Given request: Below is a set of entries. Reproduce exactly the lines from the one containing "Continue the three.js" through the end, both included.

Provided material:
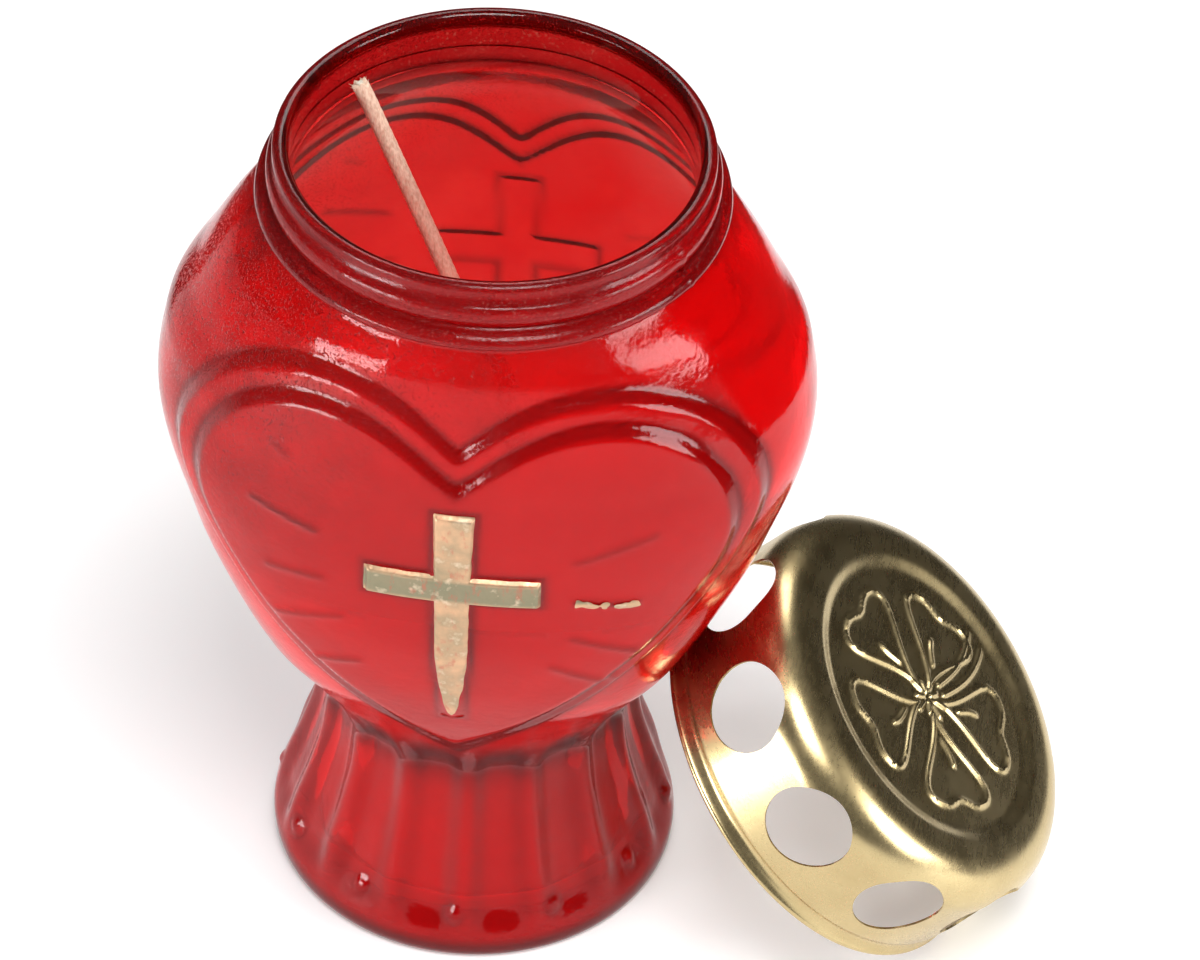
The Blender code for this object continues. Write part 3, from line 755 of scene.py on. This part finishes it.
def make_gold():
    """The painted cross, and the flecks that the roller left on a ray."""
    make_film("painted_cross", paint_depth, PAINT_AREA, "gold_cross")
    (left, top), (right, bottom), _ = RAYS[SMUDGE_RAY]
    across, up = SMUDGE_MARGIN
    make_film("gold_smudge", smudge_depth, (left - across, right + across, bottom - up, top + up))


# ------------ candle
def wax_rise(x, y, to_wall):
    """The wax's surface over its level: it climbs the glass and the wick, and dips a little between."""
    wick_x, wick_y, _ = WICK_ROUTE[WICK_EXIT]
    to_wick = np.hypot(x - wick_x, y - wick_y) - WICK_RADIUS
    size, seed, scale = WAX_RIPPLE
    return (
        MENISCUS * np.exp(-to_wall / MENISCUS_WIDTH)
        + MENISCUS / 2 * np.exp(-np.abs(to_wick) / MENISCUS_WIDTH)
        + size * uneven(x.flat, y.flat, seed, scale).reshape(x.shape)
    )


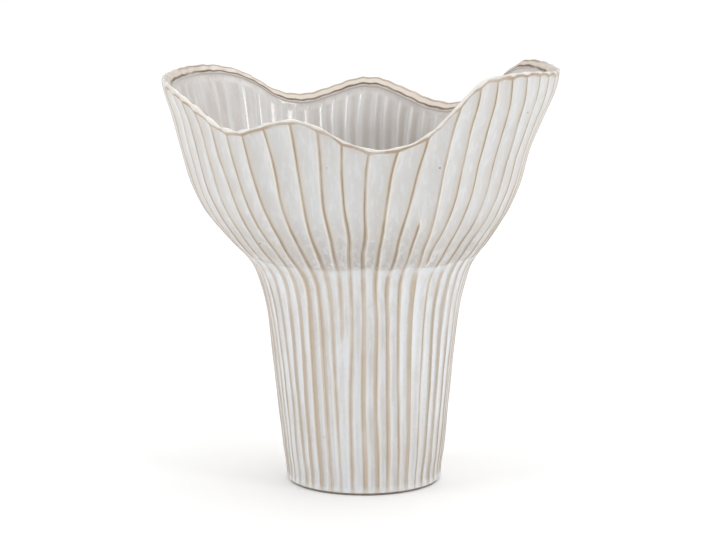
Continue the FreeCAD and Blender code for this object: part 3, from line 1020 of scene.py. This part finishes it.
@dataclass(frozen=True)
class BareClay:
    """Unglazed fired stoneware, worn smooth where it stands."""

    effects: Effects
    body: Colour = (0.34, 0.285, 0.235, 1.0)
    grog: Colour = (0.20, 0.165, 0.135, 1.0)
    roughness: float = 0.82
    relief: Span = (0.6, 0.0002)

    def foot(self) -> Material:
        """Clay of the foot ring.

        Returns:
            The material.
        """
        material, sheet, shader = start_material("bare_clay_foot")
        clay = sheet.use(self.effects.glaze_cloud, Thick=self.body, Thin=self.grog, Amount=0.7)
        grit = sheet.use(self.effects.pinholes, Spacing=420.0, Size=0.3, Chance=0.5)["Mask"]
        skin = sheet.use(self.effects.fired_skin, Grain=1500.0, Gloss=self.roughness, Change=0.2)
        colour = sheet.blend(sheet.times(grit, 0.6), clay["Color"], self.grog)
        dress(sheet, shader, colour, skin["Roughness"], sheet.line(grit, -1.5, skin["Height"]), self.relief)
        return material


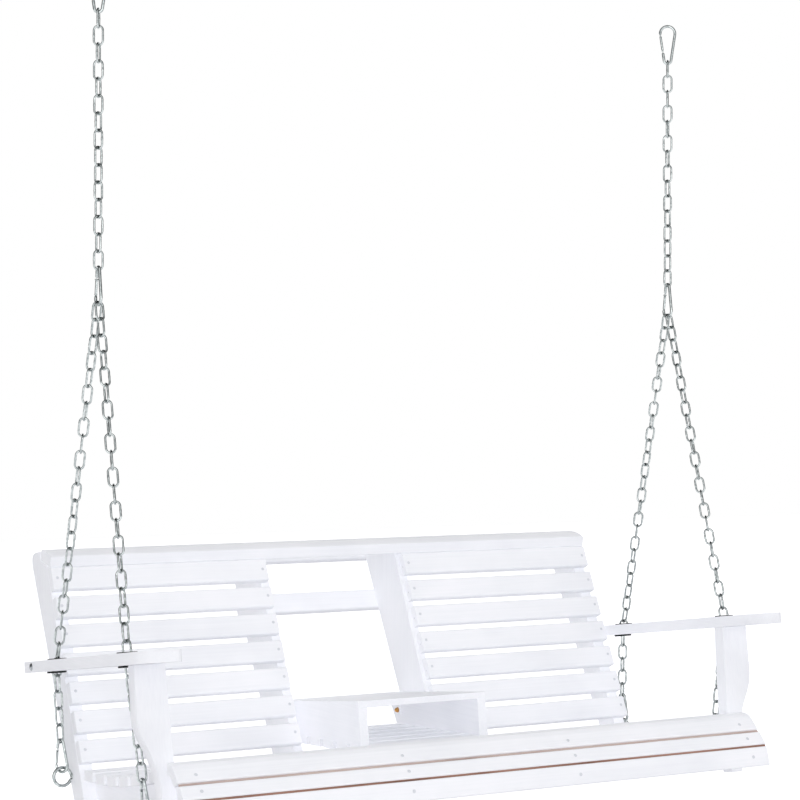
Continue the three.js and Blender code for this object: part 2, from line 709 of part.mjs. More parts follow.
const seatFrame = new THREE.Group();
seatFrame.rotation.x = -HANG_PITCH;
seatFrame.position.set(0, SEAT_BEHIND_HOOKS, -SEAT_BELOW_HOOKS);
seatFrame.updateMatrixWorld(true);
const hung = (x, y, z) => new THREE.Vector3(x, y, z).applyMatrix4(seatFrame.matrixWorld);
const level = (p) => p.clone().applyMatrix4(seatFrame.matrixWorld.clone().invert());

const DOWN = new THREE.Vector3(0, 0, -1);
const UP = new THREE.Vector3(0, 0, 1);
const inside = (size) => size.length - 2 * CARABINER_BAR; // between the two bearing points
const UPPER_TOP = -inside(TOP_CARABINER);
const UPPER_BOTTOM = UPPER_TOP - UPPER_LINKS * LINK_PITCH;
const JUNCTION_BOW = UPPER_BOTTOM - inside(JUNCTION_CARABINER) + JUNCTION_CARABINER.wide - CARABINER_BAR;

// Each leg: where its chain passes the armrest, the point on the wood where its eye bolt is screwed in, and
// the way its carabiner's gate faces. The chains differ left and right in their links and in their twist:
// the turn at the junction, at the armrest and at the eye bolt.
const OUTER_JOIST_FACE = HALF_WIDTH - FRAME_THICKNESS - FIT;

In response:
Continue the three.js and Blender code for this object: part 2, from line 709 of part.mjs. More parts follow.
const seatFrame = new THREE.Group();
seatFrame.rotation.x = -HANG_PITCH;
seatFrame.position.set(0, SEAT_BEHIND_HOOKS, -SEAT_BELOW_HOOKS);
seatFrame.updateMatrixWorld(true);
const hung = (x, y, z) => new THREE.Vector3(x, y, z).applyMatrix4(seatFrame.matrixWorld);
const level = (p) => p.clone().applyMatrix4(seatFrame.matrixWorld.clone().invert());

const DOWN = new THREE.Vector3(0, 0, -1);
const UP = new THREE.Vector3(0, 0, 1);
const inside = (size) => size.length - 2 * CARABINER_BAR; // between the two bearing points
const UPPER_TOP = -inside(TOP_CARABINER);
const UPPER_BOTTOM = UPPER_TOP - UPPER_LINKS * LINK_PITCH;
const JUNCTION_BOW = UPPER_BOTTOM - inside(JUNCTION_CARABINER) + JUNCTION_CARABINER.wide - CARABINER_BAR;

// Each leg: where its chain passes the armrest, the point on the wood where its eye bolt is screwed in, and
// the way its carabiner's gate faces. The chains differ left and right in their links and in their twist:
// the turn at the junction, at the armrest and at the eye bolt.
const OUTER_JOIST_FACE = HALF_WIDTH - FRAME_THICKNESS - FIT;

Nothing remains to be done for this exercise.